The researchers reasoned that any proteins that gave the fish an advantage in a cold, oxygen-rich environment would be expressed at high levels in the Antarctic fish. But it could also be true that specific tissues simply expressed more of certain proteins.

To get a better idea of whether the genes that were "upregulated" in D. mawsoni enhanced its survival in the Antarctic, the researchers compared gene expression in D. mawsoni and in the same tissues of several unrelated, warm-water fish. They found that most of the genes that were highly expressed in the Antarctic fish were not elevated in the warm-water fish.

When they analyzed the upregulated genes, the researchers found that many of them coded for proteins that respond to environmental stress. There were many chaperone proteins, including "heat shock proteins," for example, which protect other proteins from being damaged by stresses such as extreme cold (or heat).

Other proteins, called ubiquitins, were also expressed at higher levels in the Antarctic fish. Ubiquitins help maintain the health of cells and tissues by targeting damaged proteins for destruction.
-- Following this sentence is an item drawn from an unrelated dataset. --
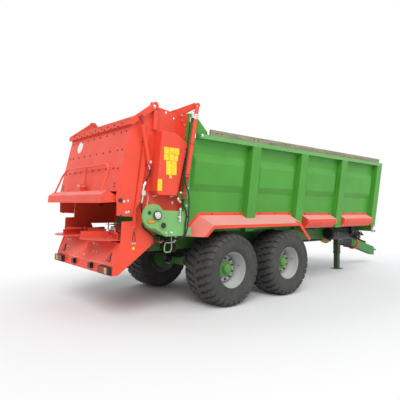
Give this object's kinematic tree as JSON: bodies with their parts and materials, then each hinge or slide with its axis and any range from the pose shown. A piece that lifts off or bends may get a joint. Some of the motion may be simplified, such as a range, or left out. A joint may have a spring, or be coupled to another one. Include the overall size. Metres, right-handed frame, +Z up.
{
  "type": "manure spreader",
  "caption": "Tandem-axle towed manure spreader: leaning-wall box body, lifting rear gate, horizontal beaters and twin spreading discs under a hinged hood, drawbar with stand.",
  "frame": {"origin": "on the ground, below the centre of the bounding box", "axes": "+X forward to the drawbar end, +Y to the left side, +Z up"},
  "size_m": [9.32, 2.55, 3.125],
  "materials": {
    "green_paint": "gloss",
    "red_paint": "gloss",
    "black_paint": "satin",
    "cast_iron": "rough",
    "bare_steel": "satin",
    "cylinder_paint": "gloss",
    "rod_chrome": "polished",
    "tyre_rubber": "matte",
    "wheel_silver": "satin",
    "board_wood": "weathered",
    "lamp_plastic": "gloss"
  },
  "bodies": {
    "spreader": {"air_tank": "black_paint", "box_floor": "bare_steel", "chain_guard": "red_paint", "chassis_beams": "green_paint", "conveyor_shaft": "bare_steel", "cross_members": "green_paint", "disc_deck": "red_paint", "drawbar": "green_paint", "drawbar_ring": "red_paint", "floor_conveyor": "bare_steel", "floor_drive_cover": "green_paint", "front_axle": "green_paint", "front_wall": "green_paint", "jack_sleeve": "black_paint", "leaf_springs": "black_paint", "light_bar": "red_paint", "lower_side_plates": "red_paint", "main_gearbox": "cast_iron", "pto_shaft": "bare_steel", "rear_axle": "green_paint", "rear_lamps": "lamp_plastic", "rear_panel": "red_paint", "rear_portal": "green_paint", "shaft_bearing": "cast_iron", "side_skirts": "red_paint", "side_wall_left": "green_paint", "side_wall_right": "green_paint", "spreader_side_left": "red_paint", "spreader_side_right": "red_paint", "top_boards": "board_wood", "top_rails": "green_paint", "towing_eye": "green_paint", "wall_posts": "green_paint", "wheel_fenders": "red_paint"},
    "front_right_wheel": {"front_right_tyre": "tyre_rubber", "front_right_wheel": "wheel_silver"},
    "front_left_wheel": {"front_left_tyre": "tyre_rubber", "front_left_wheel": "wheel_silver"},
    "rear_right_wheel": {"rear_right_tyre": "tyre_rubber", "rear_right_wheel": "wheel_silver"},
    "rear_left_wheel": {"rear_left_tyre": "tyre_rubber", "rear_left_wheel": "wheel_silver"},
    "gate": {"gate": "green_paint", "gate_arms": "red_paint"},
    "gate_barrel_right": {"gate_barrel_right": "cylinder_paint"},
    "gate_rod_right": {"gate_rod_right": "rod_chrome"},
    "gate_barrel_left": {"gate_barrel_left": "cylinder_paint"},
    "gate_rod_left": {"gate_rod_left": "rod_chrome"},
    "hood": {"hood": "red_paint"},
    "hood_barrel_right": {"hood_barrel_right": "cylinder_paint"},
    "hood_rod_right": {"hood_rod_right": "rod_chrome"},
    "hood_barrel_left": {"hood_barrel_left": "cylinder_paint"},
    "hood_rod_left": {"hood_rod_left": "rod_chrome"},
    "flap": {"flap": "red_paint"},
    "lower_beater": {"lower_beater": "red_paint"},
    "upper_beater": {"upper_beater": "red_paint"},
    "spreading_disc_right": {"spreading_disc_right": "red_paint"},
    "spreading_disc_left": {"spreading_disc_left": "red_paint"},
    "jack_leg": {"jack_leg": "black_paint"}
  },
  "joints": [
    {"name": "front_right_wheel_spin", "type": "hinge", "parent": "spreader", "child": "front_right_wheel", "pos_m": [-1.04, -0.975, 0.585], "axis": [0, 1, 0], "continuous": true},
    {"name": "front_left_wheel_spin", "type": "hinge", "parent": "spreader", "child": "front_left_wheel", "pos_m": [-1.04, 0.975, 0.585], "axis": [0, 1, 0], "continuous": true},
    {"name": "rear_right_wheel_spin", "type": "hinge", "parent": "spreader", "child": "rear_right_wheel", "pos_m": [-2.46, -0.975, 0.585], "axis": [0, 1, 0], "continuous": true},
    {"name": "rear_left_wheel_spin", "type": "hinge", "parent": "spreader", "child": "rear_left_wheel", "pos_m": [-2.46, 0.975, 0.585], "axis": [0, 1, 0], "continuous": true},
    {"name": "gate_lift", "type": "slide", "parent": "spreader", "child": "gate", "axis": [0, 0, 1], "range_m": [0, 0.95]},
    {"name": "gate_barrel_right_swing", "type": "hinge", "parent": "gate", "child": "gate_barrel_right", "pos_m": [-3.245, -1.235, 3.085], "axis": [0, -1, 0], "range_deg": [0, 4]},
    {"name": "gate_rod_right_slide", "type": "slide", "parent": "gate_barrel_right", "child": "gate_rod_right", "axis": [-0.1656, 0, -0.9862], "range_m": [0, 0.95]},
    {"name": "gate_barrel_left_swing", "type": "hinge", "parent": "gate", "child": "gate_barrel_left", "pos_m": [-3.245, 1.235, 3.085], "axis": [0, -1, 0], "range_deg": [0, 4]},
    {"name": "gate_rod_left_slide", "type": "slide", "parent": "gate_barrel_left", "child": "gate_rod_left", "axis": [-0.1656, 0, -0.9862], "range_m": [0, 0.95]},
    {"name": "hood_hinge", "type": "hinge", "parent": "spreader", "child": "hood", "pos_m": [-3.845, 0, 3.02], "axis": [0, 1, 0], "range_deg": [0, 60]},
    {"name": "hood_barrel_right_swing", "type": "hinge", "parent": "spreader", "child": "hood_barrel_right", "pos_m": [-3.96, -1.062, 2.18], "axis": [0, 1, 0], "range_deg": [0, 1]},
    {"name": "hood_rod_right_slide", "type": "slide", "parent": "hood_barrel_right", "child": "hood_rod_right", "axis": [-0.2079, 0, 0.9781], "range_m": [0, 0.33]},
    {"name": "hood_barrel_left_swing", "type": "hinge", "parent": "spreader", "child": "hood_barrel_left", "pos_m": [-3.96, 1.062, 2.18], "axis": [0, 1, 0], "range_deg": [0, 1]},
    {"name": "hood_rod_left_slide", "type": "slide", "parent": "hood_barrel_left", "child": "hood_rod_left", "axis": [-0.2079, 0, 0.9781], "range_m": [0, 0.33]},
    {"name": "flap_hinge", "type": "hinge", "parent": "hood", "child": "flap", "pos_m": [-4.353, 0, 1.666], "axis": [0, -1, 0], "range_deg": [0, 70]},
    {"name": "lower_beater_spin", "type": "hinge", "parent": "spreader", "child": "lower_beater", "pos_m": [-3.745, 0, 1.86], "axis": [0, 1, 0], "continuous": true},
    {"name": "upper_beater_spin", "type": "hinge", "parent": "spreader", "child": "upper_beater", "pos_m": [-3.745, 0, 2.46], "axis": [0, 1, 0], "continuous": true},
    {"name": "spreading_disc_right_spin", "type": "hinge", "parent": "spreader", "child": "spreading_disc_right", "pos_m": [-4.19, -0.48, 1.112], "axis": [0, 0, 1], "continuous": true},
    {"name": "spreading_disc_left_spin", "type": "hinge", "parent": "spreader", "child": "spreading_disc_left", "pos_m": [-4.19, 0.48, 1.112], "axis": [0, 0, 1], "continuous": true},
    {"name": "jack_leg_slide", "type": "slide", "parent": "spreader", "child": "jack_leg", "axis": [0, 0, 1], "range_m": [0, 0.31]}
  ],
  "couplings": [
    {"joint": "gate_barrel_right_swing", "follows": "gate_lift", "rad_per_m": 0.07204},
    {"joint": "gate_rod_right_slide", "follows": "gate_lift", "ratio": 0.99186},
    {"joint": "hood_barrel_right_swing", "follows": "hood_hinge", "ratio": 0.0147},
    {"joint": "hood_rod_right_slide", "follows": "hood_hinge", "m_per_rad": 0.3085},
    {"joint": "gate_barrel_left_swing", "follows": "gate_lift", "rad_per_m": 0.07204},
    {"joint": "gate_rod_left_slide", "follows": "gate_lift", "ratio": 0.99186},
    {"joint": "hood_barrel_left_swing", "follows": "hood_hinge", "ratio": 0.0147},
    {"joint": "hood_rod_left_slide", "follows": "hood_hinge", "m_per_rad": 0.3085},
    {"joint": "upper_beater_spin", "follows": "lower_beater_spin", "ratio": 1},
    {"joint": "spreading_disc_left_spin", "follows": "spreading_disc_right_spin", "ratio": -1}
  ]
}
The researchers also found very high expression of genes coding for proteins that scavenge reactive oxygen atoms or molecules in cells or alleviate oxidative cell damage or cell death. These proteins help the fish combat oxidative stress in the oxygen-rich Southern Ocean. (Oxygen dissolves much more readily in cold water, and high oxygen levels can produce highly reactive atoms or molecules that can damage cells and tissues.)

"Many of the proteins that were upregulated in the Antarctic fish are involved in maintaining the integrity of functional proteins and cells in these fish," Cheng said.

The researchers also compared gene frequency in the Antarctic fish to that of their warm-water cousins, the three families of notothenioids that have never lived in icy waters. They found that many of the same genes that were upregulated in the Antarctic fish were also present in greater numbers than in their warm-water cousins. The actual genes had been duplicated, occurring three- to 300-fold more often in the genome of the Antarctic fish than in their warm-water cousins.

"The many more copies of these genes in the Antarctic fish would empower greater transcription and provide more of the needed protein functions," Cheng said. "We have direct verification that these genes are indeed highly duplicated in the Antarctic species relative to their non-Antarctic cousins that have never seen cold water."

Cheng said the findings could help scientists understand how global climate change will affect the cold-water fish.

"If you have a drastic rise in the water temperature we don't know how well the Antarctic fish will adapt, whether they will die out or not," Cheng said. "And if they do, then the whole Antarctic food web will be drastically affected."